A Fundamental problem with the Keck distinction is that it is too static to deal with the economic complexity
of the internal market.
• To an extent, the legal certainty permitted by Keck has subsequently meant that the test is simultaneously
too rigid/inflexible to accommodate for the economic realities of the internal market – such that the
distinction is economically arbitrary.
- Consideration of the Free Movement of Goods in an excessively structural and formulistic way does
not sufficiently contextualise the economic circumstances of the case and thus realities.

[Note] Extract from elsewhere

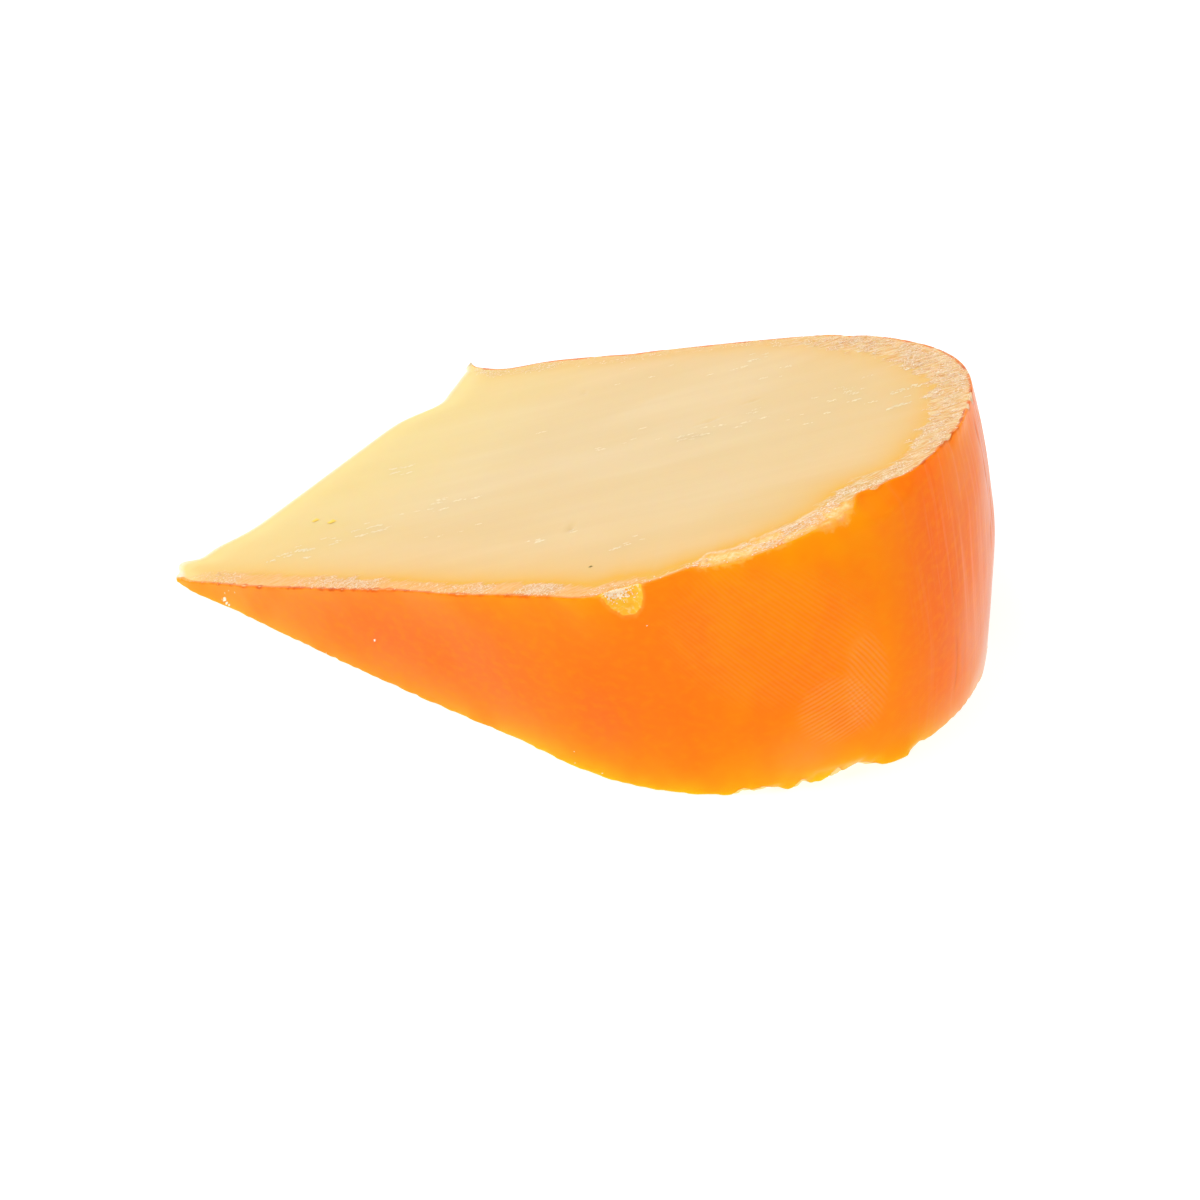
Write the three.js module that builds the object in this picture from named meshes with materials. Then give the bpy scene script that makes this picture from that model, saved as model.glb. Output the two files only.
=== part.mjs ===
// A wedge cut from a wheel of semi-hard cheese with a thin coloured coat. It lies on its lower cut
// face, so the wheel's own axis runs level, along Y, at the wedge's thin edge.
//
// The cut faces are half of the wheel's cross-section: two nearly flat sides that reach the axis and
// a round rim that joins them. The coat is that outline swept about the axis by the wedge angle.
//
// A point of the surface is named by its station, the distance along the outline from the near end
// of the thin edge (near side, rim, far side, then back along the thin edge), and by its level, from
// 0 at the lower cut to 1 at the upper one. Lengths are in millimetres, and +Z is up.
import * as THREE from "three";

// ---------------------------------------------------------------- driving dimensions
const WHEEL_HEIGHT = 99.6; // along the axis, at the shoulders
const HEIGHT_AT_AXIS = 94.4; // the flat sides dish in a little towards the axis
const SHOULDER_RADIUS = 90; // where the flat sides end and the rim begins
const RIM_DEPTH = 51; // from the shoulder out to the rim's outermost line
const RIM_FULLNESS = 2.05; // 2 is an ellipse; above it the rim is fuller at its corners
const WEDGE_ANGLE = THREE.MathUtils.degToRad(21);

const THIN_EDGE_THICKNESS = 0.9;
const THIN_EDGE_SETBACK = 3.1; // from the axis to the usual place of the thin edge
const UPPER_EDGE_ROUNDING = 0.7;
const LOWER_EDGE_ROUNDING = 0.4;

// How the thin edge broke: each feature moves it out past the axis (+) or back into the cheese (-).
const THIN_EDGE_FEATURES = [
  { name: "near corner", at: -46.5, reach: 1.4, width: 2.5 },
  { name: "near lip", at: -42, reach: 5, width: 2.3 },
  { name: "lip's shoulder", at: -36, reach: 2.9, width: 6.5 },
  { name: "bite", at: 28.5, reach: -5, width: 6 },
  { name: "bite's tail", at: 37, reach: -1.8, width: 5 },
  { name: "far ear", at: 48.5, reach: 3.2, width: 2.5 },
];

// Where the upper cut's edge swells out (+) or is worn back (-): station of its middle, size, width
// along the edge, and how far down the coat it fades out.
const EDGE_FEATURES = [
  { name: "near corner swell", at: 101, shift: 1.5, width: 6, fade: 16 },
  { name: "worn corner", at: 119, shift: -2.2, width: 6, fade: 6 },
  { name: "worn rim", at: 135, shift: -0.8, width: 7, fade: 5 },
  { name: "torn coat", at: 150, shift: -1.7, width: 5, fade: 4 },
  { name: "far rim", at: 229, shift: -0.8, width: 18, fade: 12 },
  { name: "far dip", at: 325, shift: -2.3, width: 8, fade: 7 },
  { name: "far ear", at: 339, shift: 2.2, width: 3, fade: 7 },
];

// Places where the coat and a little cheese are broken off a cut edge: start and end station, how
// far they reach from the edge, and how deep they go.
const FLAKES = [
  { name: "corner chip", edge: "upper", from: 103, to: 113, height: 7.5, depth: 1.7 },
  { name: "peeled band", edge: "upper", from: 126, to: 149, height: 3.4, depth: 0.9 },
  { name: "first break", edge: "lower", from: 120, to: 129, height: 2.4, depth: 1.1 },
  { name: "second break", edge: "lower", from: 132, to: 144.5, height: 4.5, depth: 1.7 },
  { name: "third break", edge: "lower", from: 151, to: 157, height: 2, depth: 0.4 },
  { name: "far break", edge: "lower", from: 214, to: 227, height: 3.2, depth: 1.3 },
];
const FLAKE_RAMP = 2.2; // length of the slope at each end of a flake

// Gentle unevenness of the coat: size, wavelength along the outline, and the station it starts at.
const COAT_WAVES = [
  { size: 0.22, length: 61, start: 30 },
  { size: 0.12, length: 37, start: 20 },
];
const CUT_SAG = 0.5; // how far the middle of the upper cut dips below its edges

// ---------------------------------------------------------------- resolution
const STEP = 2.5; // station step along the outline
const SIDE_LEVELS = [0, 0.03, 0.08, 0.16, 0.28, 0.42, 0.56, 0.7, 0.82, 0.9, 0.95, 0.98, 1];
const FACE_RINGS = [0.93, 0.72, 0.4]; // share of the way from the middle of a cut to its edge

// ---------------------------------------------------------------- the outline of a cut
const HALF_HEIGHT = WHEEL_HEIGHT / 2;
const HALF_AT_AXIS = HEIGHT_AT_AXIS / 2;
const SIDE_LENGTH = SHOULDER_RADIUS;
const RIM_LENGTH = (Math.PI * (RIM_DEPTH + HALF_HEIGHT)) / 2;
const RIM_START = SIDE_LENGTH;
const RIM_END = RIM_START + RIM_LENGTH;
const THIN_EDGE_START = RIM_END + SIDE_LENGTH;
const OUTLINE_LENGTH = THIN_EDGE_START + HEIGHT_AT_AXIS;
const MIDDLE = { radius: 72, along: 0 }; // the middle of a cut, which its rings close on

const bell = (distance, width) => Math.exp(-((distance / width) ** 2));

function thinEdgeRadius(along) {
  const reach = THIN_EDGE_FEATURES.map((f) => f.reach * bell(along - f.at, f.width));
  return THIN_EDGE_SETBACK - reach.reduce((sum, r) => sum + r, 0);
}

// The half height of the wheel's flat sides, at a distance from the axis.
function halfHeight(radius) {
  return THREE.MathUtils.lerp(HALF_AT_AXIS, HALF_HEIGHT, radius / SHOULDER_RADIUS);
}

// The angle of a rim station, seen from the middle of the rim: -90 degrees at the near shoulder.
const rimAngle = (station) => (Math.PI * (station - RIM_START)) / RIM_LENGTH - Math.PI / 2;

// A cosine or sine squared up to the rim's fullness.
const fuller = (value) => Math.sign(value) * Math.abs(value) ** (2 / RIM_FULLNESS);

// The plain outline: {radius from the axis, distance along the axis} at a station.
function plainOutline(station) {
  if (station < RIM_START) {
    const share = station / SIDE_LENGTH;
    const radius = THREE.MathUtils.lerp(thinEdgeRadius(-HALF_AT_AXIS), SHOULDER_RADIUS, share);
    return { radius, along: -halfHeight(radius) };
  }
  if (station < RIM_END) {
    const angle = rimAngle(station);
    const radius = SHOULDER_RADIUS + RIM_DEPTH * fuller(Math.cos(angle));
    return { radius, along: HALF_HEIGHT * fuller(Math.sin(angle)) };
  }
  if (station < THIN_EDGE_START) {
    const share = (station - RIM_END) / SIDE_LENGTH;
    const radius = THREE.MathUtils.lerp(SHOULDER_RADIUS, thinEdgeRadius(HALF_AT_AXIS), share);
    return { radius, along: halfHeight(radius) };
  }
  const along = HALF_AT_AXIS - (station - THIN_EDGE_START);
  return { radius: thinEdgeRadius(along), along };
}

// The outward direction of the outline at a station; the thin edge faces back past the axis.
function outward(station) {
  if (station < RIM_START) return { radius: 0, along: -1 };
  if (station < RIM_END) {
    const angle = rimAngle(station);
    return { radius: Math.cos(angle), along: Math.sin(angle) };
  }
  if (station < THIN_EDGE_START) return { radius: 0, along: 1 };
  return { radius: -1, along: 0 };
}

// How far the coat stands out from the plain outline, at a station and height above the lower cut.
function outlineShift(station, height, fullHeight) {
  let shift = 0;
  for (const feature of EDGE_FEATURES) {
    const fading = 1 - THREE.MathUtils.smoothstep(fullHeight - height, 0, feature.fade);
    shift += feature.shift * bell(station - feature.at, feature.width) * fading;
  }
  for (const wave of COAT_WAVES) {
    const turns = (station + height - wave.start) / wave.length;
    shift += wave.size * Math.sin(2 * Math.PI * turns);
  }
  return shift;
}

// How deep the flakes cut in, at a station and at a height above the lower cut.
function flakeDepth(station, height, fullHeight) {
  let depth = 0;
  for (const flake of FLAKES) {
    const fromEdge = flake.edge === "upper" ? fullHeight - height : height;
    const inside = Math.min(station - flake.from, flake.to - station);
    const alongEdge = THREE.MathUtils.smoothstep(inside, 0, FLAKE_RAMP);
    depth += flake.depth * alongEdge * (1 - THREE.MathUtils.smoothstep(fromEdge, 0, flake.height));
  }
  return depth;
}

// ---------------------------------------------------------------- the surface
// Height of the upper cut over the lower one. It follows the wedge angle, except that the thin edge
// keeps its thickness where the two cuts would meet.
function wedgeHeight(radius) {
  const rise = radius * Math.tan(WEDGE_ANGLE);
  return 0.5 * (rise + Math.hypot(rise, 2 * THIN_EDGE_THICKNESS));
}

function sidePoint(station, level) {
  const onOutline = plainOutline(station);
  const normal = outward(station);
  const fullHeight = wedgeHeight(onOutline.radius);
  const height = level * fullHeight;
  const onCoat = station < THIN_EDGE_START;
  const swell = onCoat ? outlineShift(station, height, fullHeight) : 0;
  const shift = swell - flakeDepth(station, height, fullHeight);
  const radius = onOutline.radius + normal.radius * shift;
  const along = onOutline.along + normal.along * shift;
  const angle = WEDGE_ANGLE * level;
  const rise = (wedgeHeight(radius) * Math.sin(angle)) / Math.tan(WEDGE_ANGLE);
  return new THREE.Vector3(radius * Math.cos(angle), along, rise);
}

// A point of a cut face: share 0 is its middle, 1 its edge. The edge itself is rounded, so the
// face's own rings stop short of it by inset.
function facePoint(station, level, share, inset) {
  const edge = sidePoint(station, level);
  const scale = Math.cos(WEDGE_ANGLE * level);
  const middle = new THREE.Vector3(MIDDLE.radius * scale, MIDDLE.along, 0);
  const reach = Math.hypot(edge.x - middle.x, edge.y - middle.y);
  const kept = share * (1 - inset / reach);
  const x = THREE.MathUtils.lerp(middle.x, edge.x, kept);
  const y = THREE.MathUtils.lerp(middle.y, edge.y, kept);
  if (level === 0) return new THREE.Vector3(x, y, 0);
  const sag = CUT_SAG * (1 - share * share);
  return new THREE.Vector3(x, y, wedgeHeight(x / scale) * scale - sag);
}

// The rings of the surface, from the lower cut's middle to the upper cut's. Each entry makes the
// point of its ring at a station.
function surfaceRings() {
  const rings = [];
  for (const share of [...FACE_RINGS].reverse()) {
    rings.push({ coat: false, point: (s) => facePoint(s, 0, share, LOWER_EDGE_ROUNDING) });
  }
  rings.push({ coat: false, point: (s) => facePoint(s, 0, 1, LOWER_EDGE_ROUNDING) });
  for (const level of SIDE_LEVELS) {
    rings.push({ coat: true, point: (s) => roundedSide(s, level) });
  }
  rings.push({ coat: false, point: (s) => facePoint(s, 1, 1, UPPER_EDGE_ROUNDING) });
  for (const share of FACE_RINGS) {
    rings.push({ coat: false, point: (s) => facePoint(s, 1, share, UPPER_EDGE_ROUNDING) });
  }
  return rings;
}

// The side's first and last levels stay off the cut planes, so that both cut edges are rounded.
function roundedSide(station, level) {
  const point = sidePoint(station, level);
  const room = wedgeHeight(plainOutline(station).radius) / 3;
  if (level === 0) point.z += Math.min(LOWER_EDGE_ROUNDING, room) / 2;
  if (level === 1) point.z -= Math.min(UPPER_EDGE_ROUNDING, room) / 2;
  return point;
}

// ---------------------------------------------------------------- the mesh
const PASTE_COLOUR = new THREE.Color(0xf5daa5);
const COAT_COLOUR = new THREE.Color(0xff8426);

function wedgeGeometry() {
  const rings = surfaceRings();
  const count = Math.round(OUTLINE_LENGTH / STEP);
  const positions = [];
  const colours = [];
  const addVertex = (point, isCoat) => {
    positions.push(point.x, point.y, point.z);
    const colour = isCoat ? COAT_COLOUR : PASTE_COLOUR;
    colours.push(colour.r, colour.g, colour.b);
  };
  for (const ring of rings) {
    for (let i = 0; i < count; i++) {
      const station = (i * OUTLINE_LENGTH) / count;
      addVertex(ring.point(station), ring.coat && station < THIN_EDGE_START);
    }
  }
  const lowerMiddle = rings.length * count;
  const upperMiddle = lowerMiddle + 1;
  addVertex(facePoint(0, 0, 0, 0), false);
  addVertex(facePoint(0, 1, 0, 0), false);

  const triangles = [];
  const lastRing = (rings.length - 1) * count;
  for (let i = 0; i < count; i++) {
    const next = (i + 1) % count;
    triangles.push(lowerMiddle, next, i);
    triangles.push(upperMiddle, lastRing + i, lastRing + next);
    for (let r = 0; r + 1 < rings.length; r++) {
      const lower = r * count;
      const upper = lower + count;
      triangles.push(lower + i, lower + next, upper + next);
      triangles.push(lower + i, upper + next, upper + i);
    }
  }
  const geometry = new THREE.BufferGeometry();
  geometry.setAttribute("position", new THREE.Float32BufferAttribute(positions, 3));
  geometry.setAttribute("color", new THREE.Float32BufferAttribute(colours, 3));
  geometry.setIndex(triangles);
  geometry.computeVertexNormals();
  return geometry;
}

function cheeseWedge() {
  const material = new THREE.MeshStandardMaterial({ vertexColors: true, roughness: 0.45, metalness: 0 });
  const mesh = new THREE.Mesh(wedgeGeometry(), material);
  mesh.name = "cheese_wedge";
  mesh.geometry.computeBoundingBox();
  const { min, max } = mesh.geometry.boundingBox;
  mesh.position.set(-(min.x + max.x) / 2, -(min.y + max.y) / 2, -min.z);
  return mesh;
}

const wedge = new THREE.Group();
wedge.add(cheeseWedge());

export default wedge;
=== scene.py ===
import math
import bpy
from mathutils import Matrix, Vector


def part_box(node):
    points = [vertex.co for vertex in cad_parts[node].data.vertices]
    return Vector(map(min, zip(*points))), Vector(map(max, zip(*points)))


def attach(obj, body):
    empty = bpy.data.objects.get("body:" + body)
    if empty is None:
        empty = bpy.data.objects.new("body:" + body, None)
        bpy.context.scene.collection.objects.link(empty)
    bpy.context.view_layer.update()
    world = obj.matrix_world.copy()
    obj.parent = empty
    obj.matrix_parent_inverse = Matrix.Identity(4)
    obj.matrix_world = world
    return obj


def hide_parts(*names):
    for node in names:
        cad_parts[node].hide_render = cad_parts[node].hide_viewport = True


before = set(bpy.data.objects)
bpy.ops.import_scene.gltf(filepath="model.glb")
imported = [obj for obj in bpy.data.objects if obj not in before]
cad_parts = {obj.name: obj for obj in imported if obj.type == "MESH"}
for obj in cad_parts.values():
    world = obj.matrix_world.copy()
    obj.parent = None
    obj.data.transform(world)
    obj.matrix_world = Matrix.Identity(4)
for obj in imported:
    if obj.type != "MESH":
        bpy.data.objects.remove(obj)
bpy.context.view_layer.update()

# A wedge of semi-hard cheese with a thin orange coat, lying on its lower cut face.
#
# Shapes are worked out in millimetres in the wheel's own frame and moved to the row frame at the
# end. The outline of a cut face is two nearly flat sides and a round rim. A station is the distance
# along that outline from the near end of the thin edge: near side, rim, far side, thin edge. A
# height is the distance up the side from the lower cut. On a cut face, u runs from the wheel's axis
# out to the rim, v along the axis, and the inset is the distance in from the outline.
from types import SimpleNamespace

import bpy
import numpy as np
from mathutils import Matrix, Vector

NODE = "cheese_wedge"
BODY = "root"
MM = 0.001

# ---- the wedge, as in the frame
WHEEL_HEIGHT = 99.6
HEIGHT_AT_AXIS = 94.4
SHOULDER_RADIUS = 90.0
RIM_DEPTH = 51.0
RIM_FULLNESS = 2.05
WEDGE_ANGLE = math.radians(21)
THIN_EDGE_THICKNESS = 0.9
THIN_EDGE_SETBACK = 3.1
CUT_SAG = 0.5
CUT_MIDDLE = (72.0, 0.0)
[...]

• The ECJ held in Keck, that the Cassis rule applied to distinctly or indistinctly applicable product
requirements. Whilst, alternatively, indistinctly applicable selling arrangements were conclusively deemed
to be outside of the scope of Article 34 TFEU, and only discriminatory rules on selling arrangements are
caught.
• Weatherill and Beaumont → argue that the distinction is premised upon the difference between equal and
dual burdens on importers, whereby product requirements impose a dual burden and thus must be more
restrictively prohibited, whereas selling arrangements merely enforce equal burdens such that the rule does
not have to be as strict.
- Therefore, the distinction operates to remove competitive disadvantages and enables greater practical
efficiency.
The economic justification behind Keck is fundamentally flawed:
• Nonetheless, this erroneously assumes that product requirements are invariably/inevitably more
economically demanding than selling arrangements.
• Wilsher (2008) → This is problematic, because as Wilsher observes, the courts ‘almost never seek’ to
prove this justificaiton ‘by reference to empirical evidence’ or the realities of ‘product markets’.